The Cardinal Archbishop of Sarajevo, Vinko Puljić, has taken advantage of an interview with the Italian branch of the Vatican-backed international pastoral aid organization Aid to the Church in Need (ACN) to warn of the advance of radical Islam and of the need that Europe return to its “Christian” roots in order to combat the phenomenon. “Europe must rediscover its roots, its own Christian identity”, declared Puljić. “Only in this way will it not have anything to fear from Islamic radicalism”.
The prelate spoke with ACN Italy on the occasion of a new fundraising campaign for the St. John Paul II Youth Center in Sarajevo and for the students at the Redemptoris Mater di Vinnitsa in Ukraine. “We cannot do it alone, because we are a small reality”, said the cardinal, referring to the efforts of the local Church in Sarajevo to foster a climate of interfaith tolerance and acknowledging that, without its benefactors, “our Church could not survive”. Not least of all because an estimated ten thousand Catholics continue to leave the country every year, due to tensions that survived the end of the Bosnian War in 1995 and for which Puljić blames the international community for “not offering the same assistance” to Catholics as it did to Bosnian Muslims and Serbian Christians.

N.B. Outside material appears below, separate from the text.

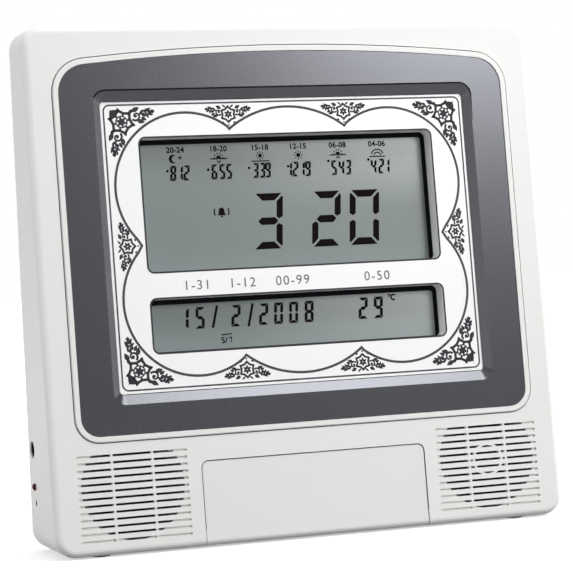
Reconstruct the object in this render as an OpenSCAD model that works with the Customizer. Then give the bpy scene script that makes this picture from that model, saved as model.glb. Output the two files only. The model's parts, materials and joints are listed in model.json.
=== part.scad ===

“Our little community continues to diminish year after year, due to the absence of equality both at a political and juridical level”, lamented Puljić. “Some do not find work; others have jobs but can no longer live in a country where they do not enjoy the same rights as other citizens. [Ours is] a country where [Catholics] don’t have the same rights as other citizens”.
“Unfortunately Europe doesn’t know Islam well”
But it is not as if money is enough to defend the interests of Catholics and to foster harmony in Bosnia and Herzegovina, or at least according to Cardinal Puljić. Financial backing alone is not enough to combat migration from Arab countries, which for the prelate is synonymous with the rise of “radical Islam”.
“There is great investment from Arab countries that build mosques and even whole villages where people who come from their countries can live”, denounced the Cardinal of Sarajevo. “With Slavic Muslims we have good relations, but it’s difficult to talk with radicalized Islamists coming from the Arab world“, he continued. “Above all because they ignore our presence, especially at the political level”.
But far from being a local problem, “radical Islam”, at least for Cardinal Puljić, is a continent-wide threat. “Unfortunately Europe doesn’t know Islam well and doesn’t understand what it means to live side by side with Islamic radicalism”, he bemoaned. This ignorance of Islam – combined with Europeans’ ever-increasing hedonism – has combined, in the prelate’s opinion, to make the continent especially vulnerable.
“Today, there is attention only to materialism and not to the spiritual dimension of man”, deplored the Archbishop of Sarajevo. “Europe must learn to preserve its Christian roots, otherwise it will continue to fear radicalism”.